Rails has been really pushing this model since 2.0. It has a map.resource routing method that wires the rest CRUD to controller actions and even generates view helpers for restful links. And the make_resourceful plug-in can wire it to a DB model in just a few lines. Doesn't cover the category query though (yet).

Mat said...

I was thinking about this some more and question the use of '/items/-/{owner}joe@example.com' vs '/items?owner=joe@example.com'.

The GData category thing I can kind of understand, but why create a new (longer) syntax for what already exists?

Jon Moore said...

@Mat: It doesn't surprise me that there are frameworks that set up the boilerplate for this. If all your resources have Atom representations and support the same HTTP methods, there's going to be a lot of common code. Thanks for the links.

Regarding the query syntax, the GData spec does support the category query via query parameters; see the protocol reference for a little more discussion. In my mind, putting it in the URL signifies this as a different resource (Joe's items, rather than all items). But this is really just a matter of taste I think. The only thing I can think of is that some web caches do not cache requests with query parameters (this is Squid's default behavior, for example) so there might be some practical cachability impact.

digital id said...

I am a newbie in this field and thanks for sharing such an informative blog here i never knew that if we design a RESTful web site it is also a RESTful web API.now i can easily use and implement it in this way

Florian R. said...

Why did you chose a query parameter (format) for specifying the desired representation instead of using HTTPs built in functionality of content negotiation through the Accept and Content-Type headers?
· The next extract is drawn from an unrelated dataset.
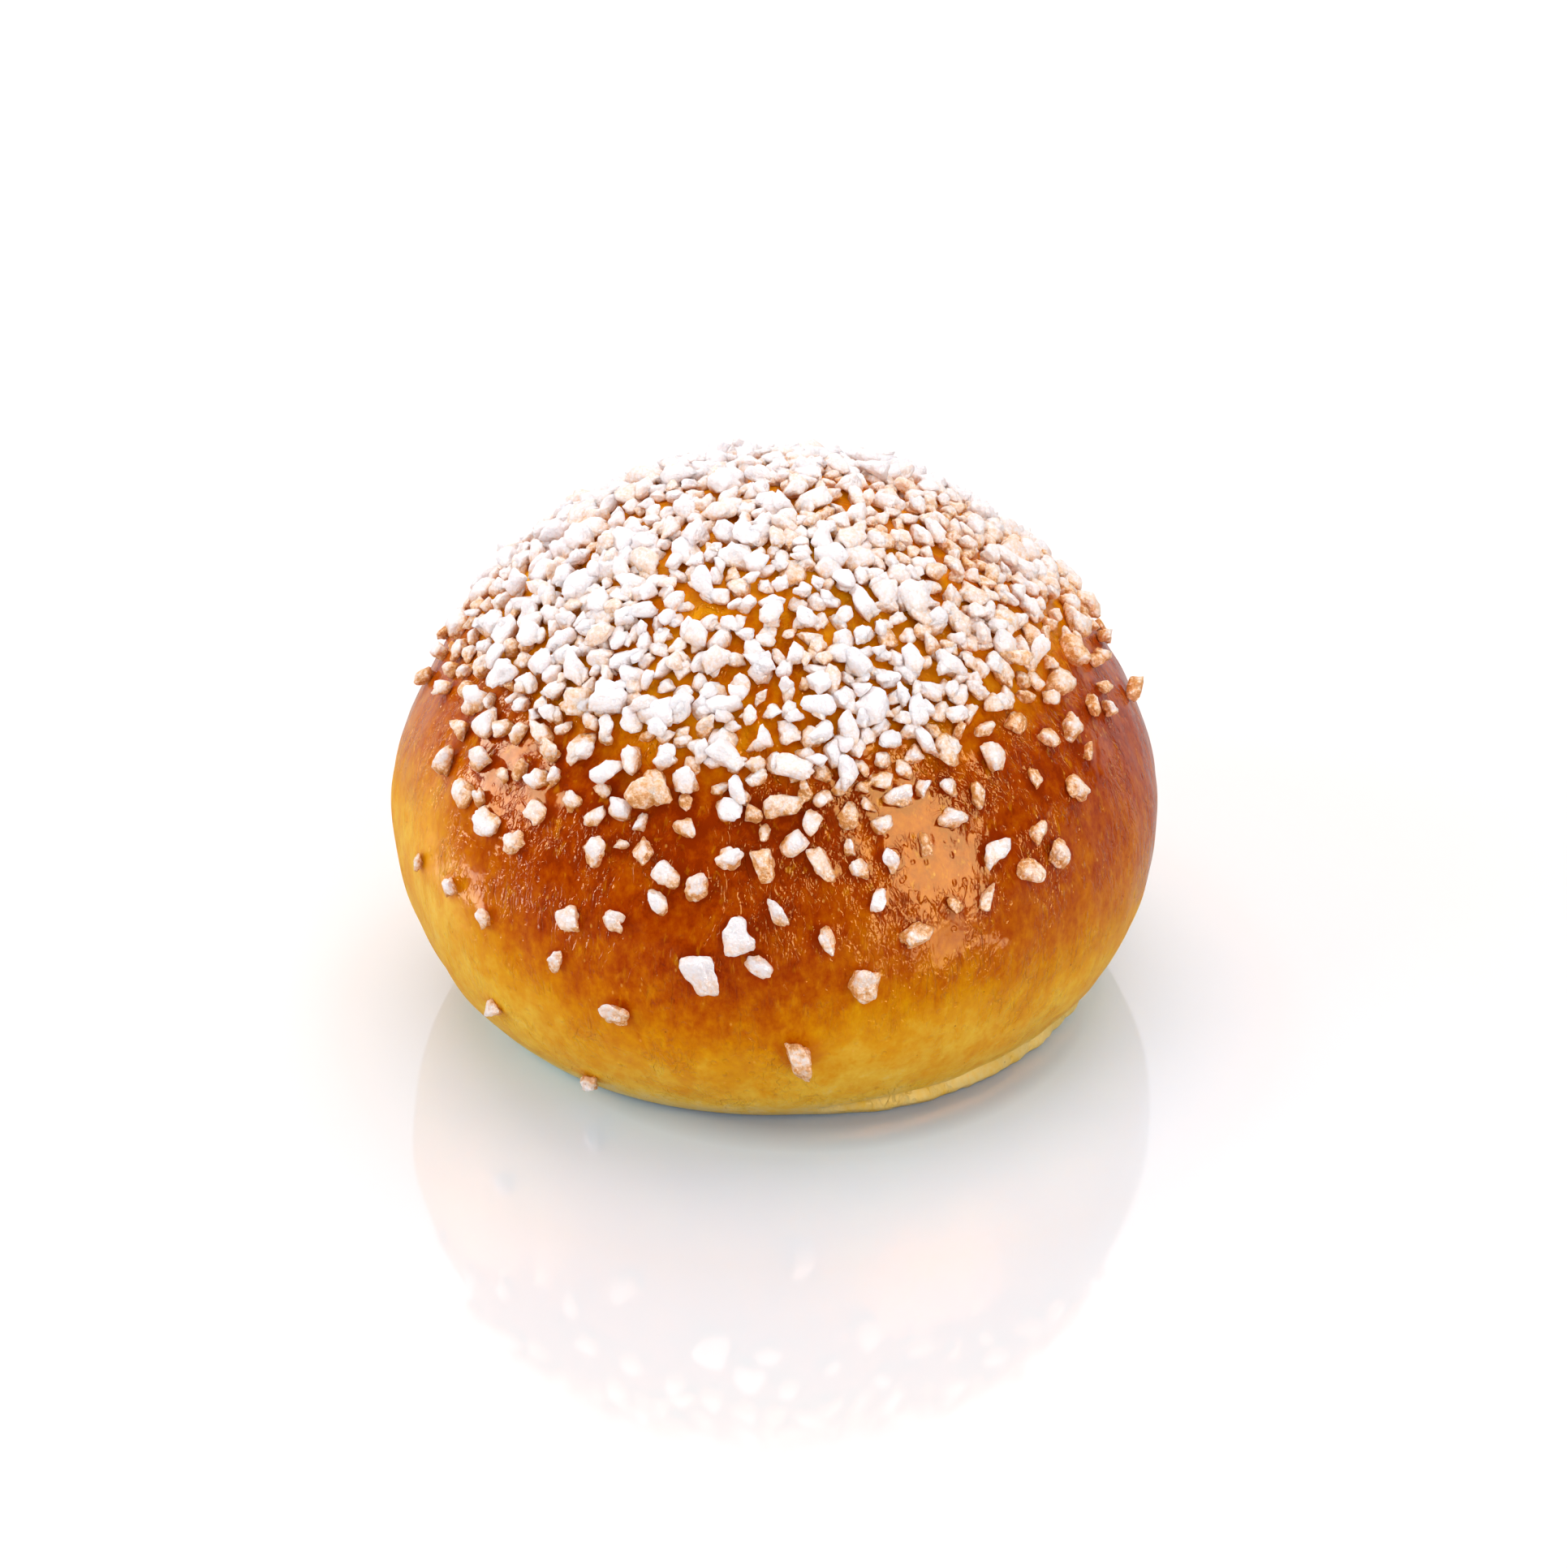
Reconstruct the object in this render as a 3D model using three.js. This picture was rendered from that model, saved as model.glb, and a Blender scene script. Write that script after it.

Otherwise, I really like the idea of RESTful websites and thought about it a lot before stumbling over your post. Great primer!

Jon Moore said...

@Florian: If you read some of the discussions from the IETF HTTP Working Group, you'll find that there are many folks that think content negotiation was a bad idea in retrospect. Certainly it makes getting caching harder; your intervening caches must handle content variants correctly, and even then you have to make sure the server sets the Vary header properly. Using a query parameter instead is much more unambiguous.